Being in Florida, I kept mine outside near the edge of a patio awning, inside a planting tray. This gave it some natural indirect sunlight; direct noon-day sun would scorch and dry them up quick. You can also use a clear plastic container as a seed warming tray (like those under-the-bed storage containers), or a plastic cover/sarran wrap. Just make sure they are getting a good amount of sunlight, and the soil/air is warm enough. This could be indoors, in a well-lit windowsill. You may also want to invest in grow lamps and a warming mat, though I found that unnecessary.

You’ll want to water your soil about every other day. Do not let the soil get very dry to the touch, but do not leave the dirt drenched with free standing water. Unstack your two cups, and pour some water directly in the empty bottom cup, then place the cup with the soil and hole in the bottom on top, letting the water soak up from the bottom.

It will take 6 to 14 days for the seeds to germinate. Some may not sprout, which was the case with my first batch of seeds. Others may sprout early or late.

Seedlings

Hot Pepper, Habanero Seedlings

Grown naturally outside. Also pictured in the background, mango tree seeds growing in water.

The seedlings will start growing fast, and in ~2 weeks should be ready to be transplanted to larger clay pots. During this process of early growth, the plants are still weak, but they eventually get pretty tough and ready for as much sunlight as you can give them.
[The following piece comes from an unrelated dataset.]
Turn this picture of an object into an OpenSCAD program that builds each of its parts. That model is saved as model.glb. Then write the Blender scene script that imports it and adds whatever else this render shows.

A note about Florida water; though our water here is notoriously chlorine-tasting (yuck!), the levels of chlorine should not pose a problem to the plants. My plants grew fine with Florida tap water. High levels of chlorine can lead to poisoning; the simplest solution I saw was to leave the water outside overnight, allowing the chlorine to dissipate.

Good luck! We’ll cover more about transplanting and pests in Part 2.